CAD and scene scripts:
————

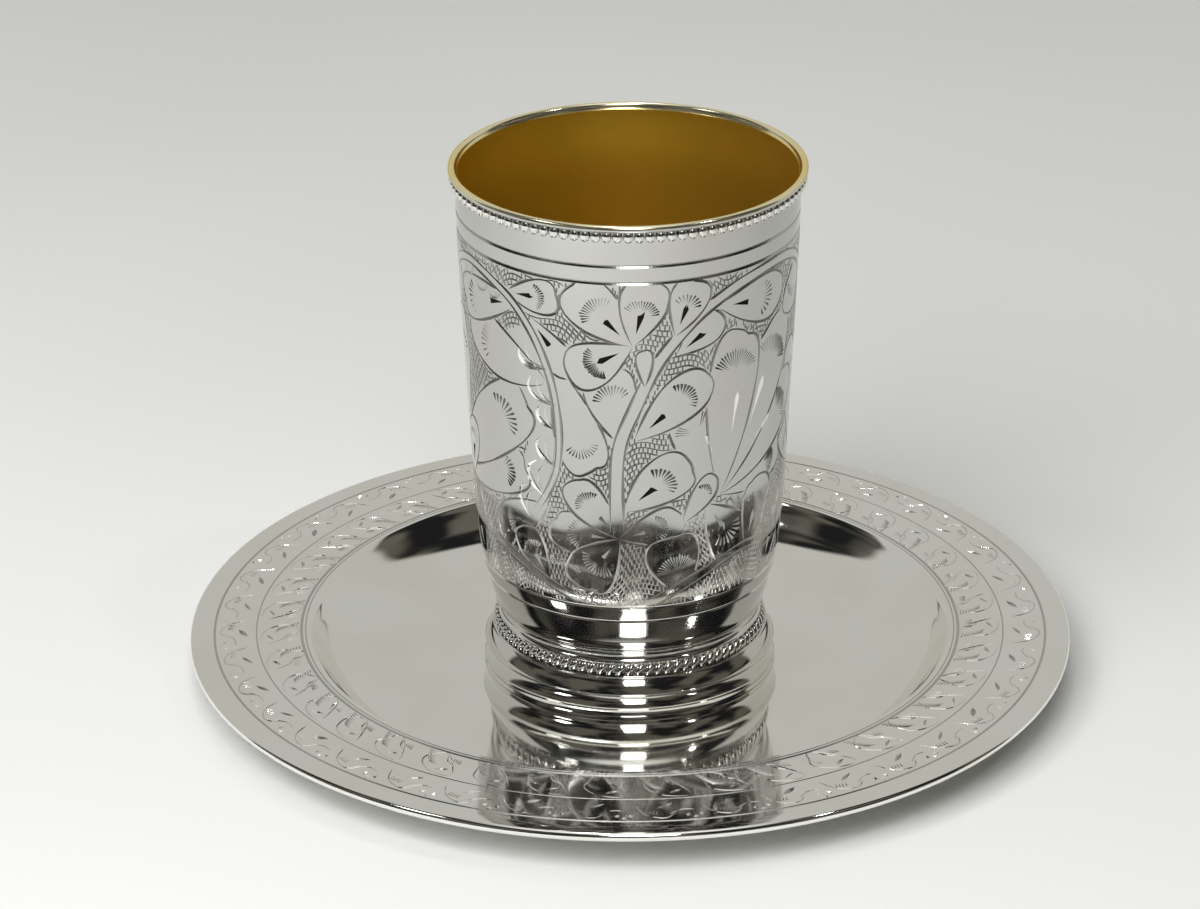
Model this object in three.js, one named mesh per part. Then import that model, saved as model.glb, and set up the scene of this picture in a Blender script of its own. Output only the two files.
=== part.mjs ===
// A kiddush cup: an engraved silver beaker on a spun foot, standing on its matching silver plate.
// Millimetres, +Z up. The origin is at the centre of the plate's underside, on the cup's own axis.
import * as THREE from 'three';
import { mergeVertices } from 'three/addons/utils/BufferGeometryUtils.js';

// Driving sizes
const lipRadius = 29.0;        // outside of the rolled lip
const cupHeight = 88.3;        // from the plate's floor to the top of the lip
const footRadius = 24.4;       // bottom flange of the foot
const footHeight = 11.6;       // where the foot's top meets the bowl's underside
const plateRadius = 73.8;
const plateDepth = 7.3;        // plate's underside to the top of its flat border
const sheet = 0.9;             // thickness of the silver sheet, cup and plate alike
const clearance = 0.05;        // solder gap between an applied border and what it lies on

// Where the two applied borders sit, as heights above the plate's floor and radii of their seats
const underLip = cupHeight - 3.5;
const wallUnderLip = 27.9;
const beadingCentre = cupHeight - 2.4;
const ropeCentre = 8.1;
const ropeHalf = 0.95;
const ropeSeat = 21.9;

// Fineness of the turned shapes
const cupSides = 60;
const plateSides = 64;
const samplesPerBead = 2;

const silver = new THREE.MeshStandardMaterial({ color: 0xd9d8d3, metalness: 1, roughness: 0.12 });
const beadedSilver = new THREE.MeshStandardMaterial({ color: 0xcfcec9, metalness: 1, roughness: 0.2 });

const point = (radius, height) => new THREE.Vector2(radius, height);

// Points along a circular arc of the profile; angles in degrees, 0 pointing away from the axis.
function arc(centreRadius, centreHeight, radius, fromDegrees, toDegrees, steps) {
  const turn = THREE.MathUtils.degToRad;
  const clockwise = toDegrees < fromDegrees;
  return new THREE.EllipseCurve(centreRadius, centreHeight, radius, radius,
    turn(fromDegrees), turn(toDegrees), clockwise).getPoints(steps);
}

// Turns a profile about Z. It starts at its foot and runs outwards and up. One that doesn't start on the axis
// is a ring, and closes on its first point.
function turned(profile, sides) {
  const outline = profile[0].x === 0 ? profile : [...profile, profile[0]];
  const lathe = new THREE.LatheGeometry(outline, sides);
  lathe.deleteAttribute('normal');
  lathe.deleteAttribute('uv');
  return mergeVertices(lathe.rotateX(Math.PI / 2));
}

// Pulls the outer vertices of a turned ring inwards between its beads. slant turns the upper beads against
// the lower ones, by that share of a bead, as the strands of a rope lie.
function beaded(ring, beads, innerRadius, depth, slant) {
  const place = ring.getAttribute('position');
  const centre = new THREE.Box3().setFromBufferAttribute(place).getCenter(new THREE.Vector3()).z;
  for (let i = 0; i < place.count; i += 1) {
    const radius = Math.hypot(place.getX(i), place.getY(i));
    const height = place.getZ(i);
    if (radius > innerRadius + depth) {
      const angle = Math.atan2(place.getY(i), place.getX(i));
      const lean = height > centre ? slant : 0;
      const wave = 0.5 - 0.5 * Math.cos((angle * beads) + (2 * Math.PI * lean));
      const pulled = radius - depth * wave;
      place.setXYZ(i, place.getX(i) * pulled / radius, place.getY(i) * pulled / radius, height);
    }
  }
  return ring;
}

function named(name, geometry, material, height) {
  const mesh = new THREE.Mesh(geometry, material);
  mesh.name = name;
  mesh.position.z = height;
  return mesh;
}

// Plate: one spun sheet with a flat floor, a curved wall, a level border and a thickened edge.
function plate() {
  const floorRadius = 44.5;
  const borderInner = 54.8;
  const borderTop = plateDepth;
  const wallDrop = borderTop - sheet;
  const edge = 0.75;
  const edgeHeight = borderTop - edge;
  const bend = borderInner - wallDrop * 0.55;
  const under = sheet * 0.6;
  const wall = new THREE.QuadraticBezierCurve(point(floorRadius, sheet),
    point(bend, sheet), point(borderInner, borderTop)).getPoints(4);
  const wallUnder = new THREE.QuadraticBezierCurve(point(floorRadius, 0),
    point(bend + under, 0), point(borderInner + under, borderTop - sheet)).getPoints(4);
  return turned([
    point(0, 0),
    ...wallUnder,
    point(plateRadius - 2 * edge, borderTop - sheet),
    ...arc(plateRadius - edge, edgeHeight, edge, -120, 90, 3),
    ...wall.reverse(),
    point(0, sheet),
  ], plateSides);
}

// A shallow hollow band of the profile, between two heights, drawn in to its radius at the middle.
function hollow(radius, fromHeight, toHeight, depth, steps) {
  const half = (toHeight - fromHeight) / 2;
  const curve = (half * half + depth * depth) / (2 * depth);
  const open = THREE.MathUtils.radToDeg(Math.asin(half / curve));
  return arc(radius + curve, fromHeight + half, curve, 180 + open, 180 - open, steps);
}

// Foot: a spun shell, open below, with a hollow neck, a seat for the rope border, a rounded shoulder and a
// hollow band over a bottom flange.
function foot() {
  const neckRadius = 21.45;
  const neckHeight = 10.3;
  const flange = 0.7;
  const bandTop = 4.1;
  const bandDepth = 0.35;
  const shoulderCurve = 5.8;
  const shoulderCentre = 18.6;
  const shoulderHeight = 2.65;
  const ledge = footRadius - 1.65;
  const shell = sheet + 0.2;
  const seamRadius = footRadius - 9.4;
  return turned([
    point(footRadius - 2 * sheet, 0),
    point(footRadius, 0),
    point(footRadius, flange),
    ...hollow(footRadius - 0.2 - bandDepth, flange + 0.1, bandTop, bandDepth, 2),
    ...arc(shoulderCentre, shoulderHeight, shoulderCurve, 18, 42, 2),
    point(ledge, ropeCentre - ropeHalf - 0.1),
    point(ropeSeat, ropeCentre - ropeHalf),
    point(ropeSeat, ropeCentre + ropeHalf),
    point(neckRadius, neckHeight),
    point(neckRadius + 0.4, footHeight),
    point(seamRadius, footHeight),
    point(seamRadius, footHeight - sheet),
    point(neckRadius - shell, footHeight - sheet),
    point(neckRadius - shell, ropeCentre),
    point(footRadius - 2.2 * sheet, bandTop - sheet),
  ], cupSides);
}

// Rope border: a milled wire with slanting strands, soldered round the foot below its neck.
function ropeBorder() {
  const strands = 88;
  const half = ropeHalf - clearance;
  const inner = ropeSeat + clearance;
  const wire = turned([
    point(inner, -half),
    point(inner + 1.25, -0.45 * half),
    point(inner + 0.85, 0.45 * half),
    point(inner, half),
  ], strands * samplesPerBead);
  return beaded(wire, strands, inner, 0.3, 0.5);
}

// Bowl: a raised beaker with an even wall, a belly drawn in over the foot and a lip rolled outwards.
function cupBody() {
  const lipRoll = 0.6;
  const lipHeight = cupHeight - lipRoll;
  const mouth = 27.55;
  const seatRadius = 21.85;
  const side = new THREE.SplineCurve([
    point(seatRadius + 0.55, footHeight + 0.9), point(23.3, 15.2), point(24.5, 20.3), point(25.4, 28),
    point(26.15, 42), point(27.0, 60), point(27.65, 76), point(wallUnderLip, underLip),
  ]);
  const outside = side.getPoints(8);
  const inside = new THREE.SplineCurve([
    point(21.2, footHeight + 1.5), point(23.0, 17.6), point(24.4, 26), point(25.2, 41),
    point(26.1, 60), point(26.75, 76), point(mouth - 0.5, underLip),
  ]).getPoints(7);
  return turned([
    point(0, footHeight),
    point(seatRadius, footHeight),
    point(seatRadius + 0.5, footHeight + 0.35),
    ...outside,
    point(wallUnderLip, cupHeight - 2 * lipRoll),
    ...arc(lipRadius - lipRoll, lipHeight, lipRoll, -60, 90, 3),
    point(mouth, lipHeight + 0.2),
    ...inside.reverse(),
    point(19.4, footHeight + sheet),
    point(0, footHeight + sheet),
  ], cupSides);
}

// Beading: a milled wire with round beads, soldered under the lip.
function beading() {
  const beads = 104;
  const half = 1.1;
  const inner = wallUnderLip + clearance;
  const wire = turned([
    point(inner, -half),
    point(inner + 0.95, 0),
    point(inner, half),
  ], beads * samplesPerBead);
  return beaded(wire, beads, inner, 0.35, 0);
}

const cup = new THREE.Group();
cup.position.z = sheet;
cup.add(
  named('cup_body', cupBody(), silver, 0),
  named('rim_beading', beading(), beadedSilver, beadingCentre),
  named('foot', foot(), silver, 0),
  named('foot_rope_border', ropeBorder(), beadedSilver, ropeCentre),
);

const kiddushCup = new THREE.Group();
kiddushCup.add(cup, named('plate', plate(), silver, 0));

export default kiddushCup;
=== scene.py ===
"""A kiddush cup on its plate: a raised silver beaker, gilt inside and engraved outside, on a spun foot.

The sections follow the cup and plate as they are put together. Lengths of the silver are in millimetres, as a
silversmith gives them, and mm turns them into the frame's metres.
"""

from math import cos, hypot, pi, radians, sin

import bmesh
import bpy
import numpy as np
from mathutils import Matrix, Vector
from mathutils.geometry import delaunay_2d_cdt


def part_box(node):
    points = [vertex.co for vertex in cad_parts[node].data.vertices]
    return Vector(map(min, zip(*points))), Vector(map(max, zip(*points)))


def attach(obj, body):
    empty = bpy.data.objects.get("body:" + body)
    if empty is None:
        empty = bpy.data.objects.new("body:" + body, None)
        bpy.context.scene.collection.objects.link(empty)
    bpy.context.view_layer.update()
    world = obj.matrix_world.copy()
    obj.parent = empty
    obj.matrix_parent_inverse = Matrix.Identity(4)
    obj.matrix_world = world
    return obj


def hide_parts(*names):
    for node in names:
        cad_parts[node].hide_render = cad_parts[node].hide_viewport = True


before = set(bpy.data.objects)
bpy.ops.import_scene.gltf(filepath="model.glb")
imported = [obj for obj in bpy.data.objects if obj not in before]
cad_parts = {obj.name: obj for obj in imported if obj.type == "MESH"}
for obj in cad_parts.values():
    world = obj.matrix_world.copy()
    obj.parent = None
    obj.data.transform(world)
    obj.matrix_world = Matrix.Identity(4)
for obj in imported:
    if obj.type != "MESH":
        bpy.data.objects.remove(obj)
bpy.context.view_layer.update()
mm = 0.001


# ---------------------------------------------------------------- The table, the light and the camera
# A table laid with a white cloth that runs out of view. A tall window stands over the camera in a dark room,
# a pale wall is opposite, and a few small lamps make the sparks: the polished silver shows them all.

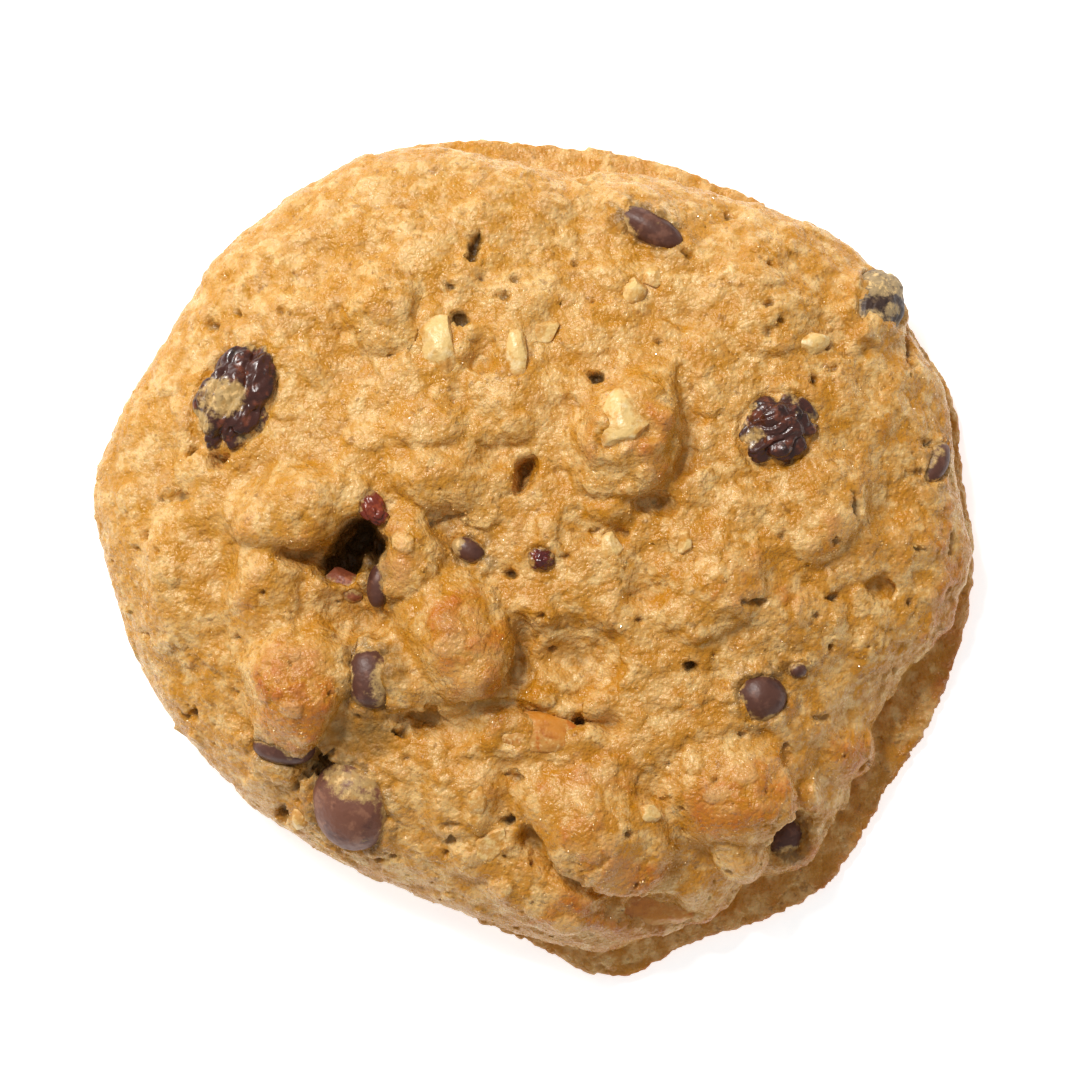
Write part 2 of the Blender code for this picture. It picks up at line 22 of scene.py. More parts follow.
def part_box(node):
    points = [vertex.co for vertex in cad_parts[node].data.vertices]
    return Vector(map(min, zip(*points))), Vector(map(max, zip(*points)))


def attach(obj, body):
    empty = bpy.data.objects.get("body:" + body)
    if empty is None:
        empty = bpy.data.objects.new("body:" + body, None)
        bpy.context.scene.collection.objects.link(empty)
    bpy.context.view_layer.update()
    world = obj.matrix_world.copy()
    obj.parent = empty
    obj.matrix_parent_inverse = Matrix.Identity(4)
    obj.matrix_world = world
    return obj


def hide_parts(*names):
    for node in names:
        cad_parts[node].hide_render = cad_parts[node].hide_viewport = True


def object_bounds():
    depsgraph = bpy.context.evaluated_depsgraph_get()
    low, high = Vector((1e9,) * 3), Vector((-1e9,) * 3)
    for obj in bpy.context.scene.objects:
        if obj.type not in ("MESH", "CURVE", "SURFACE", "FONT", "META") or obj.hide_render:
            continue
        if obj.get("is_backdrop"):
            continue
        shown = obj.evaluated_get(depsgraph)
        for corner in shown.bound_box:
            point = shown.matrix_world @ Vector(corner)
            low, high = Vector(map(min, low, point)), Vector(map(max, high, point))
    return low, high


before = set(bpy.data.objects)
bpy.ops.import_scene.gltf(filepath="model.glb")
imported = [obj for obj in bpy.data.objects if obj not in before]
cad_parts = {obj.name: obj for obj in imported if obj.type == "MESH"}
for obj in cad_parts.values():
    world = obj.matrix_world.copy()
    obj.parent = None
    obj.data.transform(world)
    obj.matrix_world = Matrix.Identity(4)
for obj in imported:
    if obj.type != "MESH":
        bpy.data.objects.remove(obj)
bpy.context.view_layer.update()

————

REQUIRED TASK: Establish how many lines of the material above hold the word "that". Nothing but the count should be returned.

TASK SOLUTION: 4